The spreadsheet can be downloaded from my drop box account here.

A few notes the use of the formulas within the sheet:

  • The spreadsheet does have formulas to auto-calculate the example sparklines (how they exactly work is worth another blog post all by itself) but it should be pretty clear to replicate the example bar chart for the day of week and time of day in case you just want to hand edit (or have another program return the needed estimates).
  • For the auto-calculations to work for the Day of Week aoristic estimates the crime interval needs to have a positive value. That is, if the exact same time is listed in the begin and end date column you will get a division by zero error.
  • For the day of week aoristic estimates it calculates the proportion as 1/7 if the date range is over one week. Ditto for the time range it is considered the full range if it goes over 24 hours.

A few notes on the aesthetics of sparklines:

  • For the time of day sparkline if you have zero (or near zero) length for the interval it won’t show up in the graph. Some experimentation suggests the interval needs around 15 to 45 minutes for typical cell sizes to be visible in the sheet (and for printing).
  • For the time of day sparkline the empty time color is set to white. This will make the plot look strange if you use zebra stripes for the table. You could modify it to make the empty color whatever the background color of the cell is, but I suspect this might make it confusing looking.
  • A time of day bar chart could be made just the same as the day of week bar chart.

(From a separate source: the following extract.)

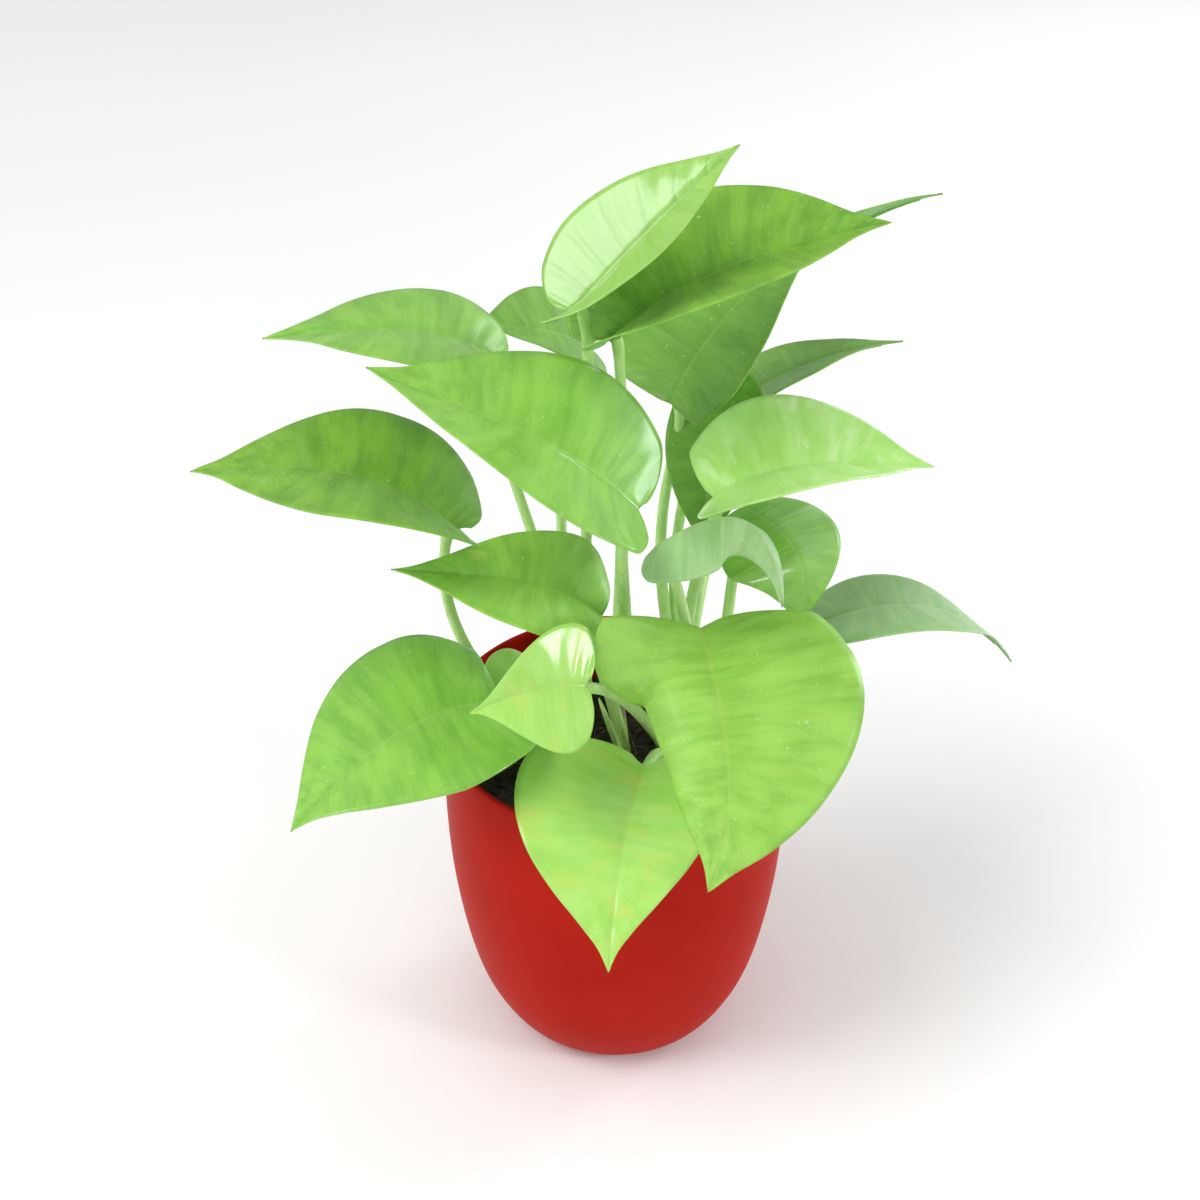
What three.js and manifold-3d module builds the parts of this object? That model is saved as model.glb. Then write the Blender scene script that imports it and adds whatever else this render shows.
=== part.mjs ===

It would require the full expansion for times of day, which I might do in the future anyway to provide a conveniant spreadsheet to calculate aoristic estimates. (I typically do them with my SPSS MACRO – but it won’t be too arduous to expand what I have done here to an excel template).
  • If the Sparklines for Excel add-on allowed pie charts with at least two categories or allowed the angle of the pie slice to be rotated, you could make a time of day pie chart sparkline. This is currently not possible though.

I have not thoroughly tested the spreadsheet calculations (missing values will surely return errors, and if you have the begin-end backwards it may return some numbers, but I doubt they will be correct) so caveat emptor. I think the sparklines are a pretty good idea though. I suspect some more ingenious uses of color could be used to cross-reference the days of week and the time of day, but this does pretty much what I hoped for when looking at the table.